May, K., & Zhaoping, L. (2016). Adaptation of face gender, expression, and head direction from random-noise adaptation images: A surprising prediction of Li and Atick’s efficient binocular coding theory. Perception, 45(ECVP Abstract Supplement): 12T105, 82-83.


Cite as: https://hdl.handle.net/21.11116/0000-0004-7F19-3
Abstract
We present a novel face adaptation paradigm that follows from Li and Atick’s (1994) theory of
efficient binocular encoding. In this theory, the inputs to the two eyes are combined using
separately adaptable binocular summation and differencing channels. We designed a dichoptic
test stimulus for which the summation channel sees one face image, and the differencing channel
sees a different face image.
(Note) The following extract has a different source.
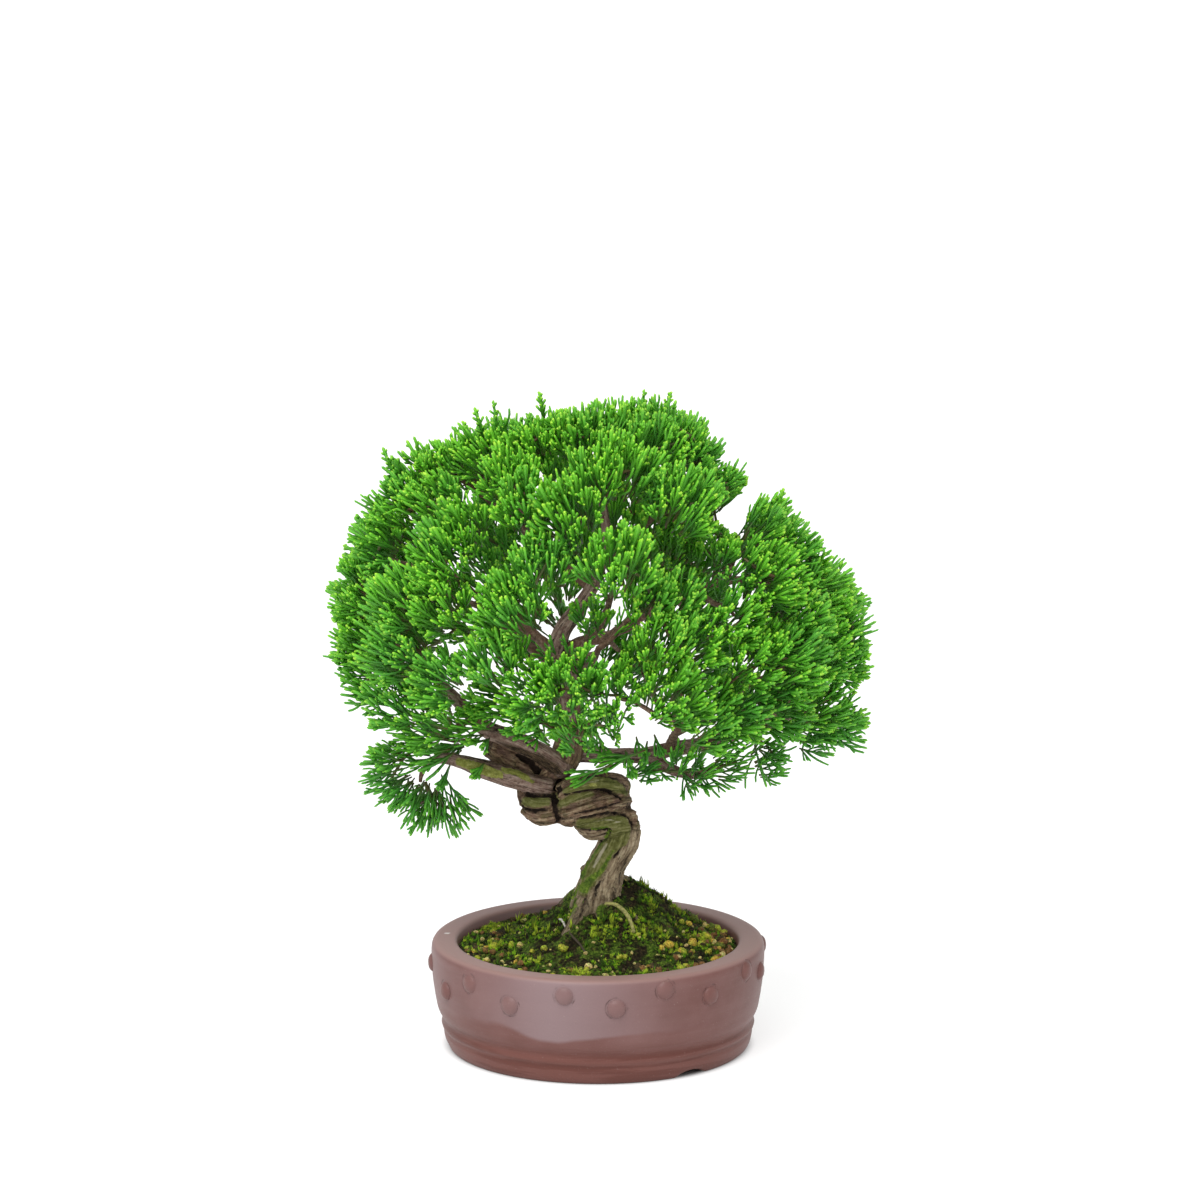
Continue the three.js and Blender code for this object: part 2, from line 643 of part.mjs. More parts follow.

The pairs of faces seen by the two channels were male/female, happy/sad, or turned slightly to the left/right. The face perceived by the observer depended on
the relative sensitivities of the two channels. We manipulated channel sensitivity by selective
adaptation with images that were low-pass filtered white noise. In correlated adaptation, each
eye received the same adaptation image, which selectively adapted the summation channel; in
anticorrelated adaptation, the adaptor contrast was reversed between the eyes, selectively
adapting the differencing channel. After adaptation, we presented the dichoptic test stimulus,
and found that the observer perceived the summation channel’s face image most often after
anticorrelated adaptation, and perceived the differencing channel’s face image most often after
correlated adaptation. For male/female and left/right judgements, perception was generally
biased towards the summation channel; for happy/sad judgements, there was little or no bias.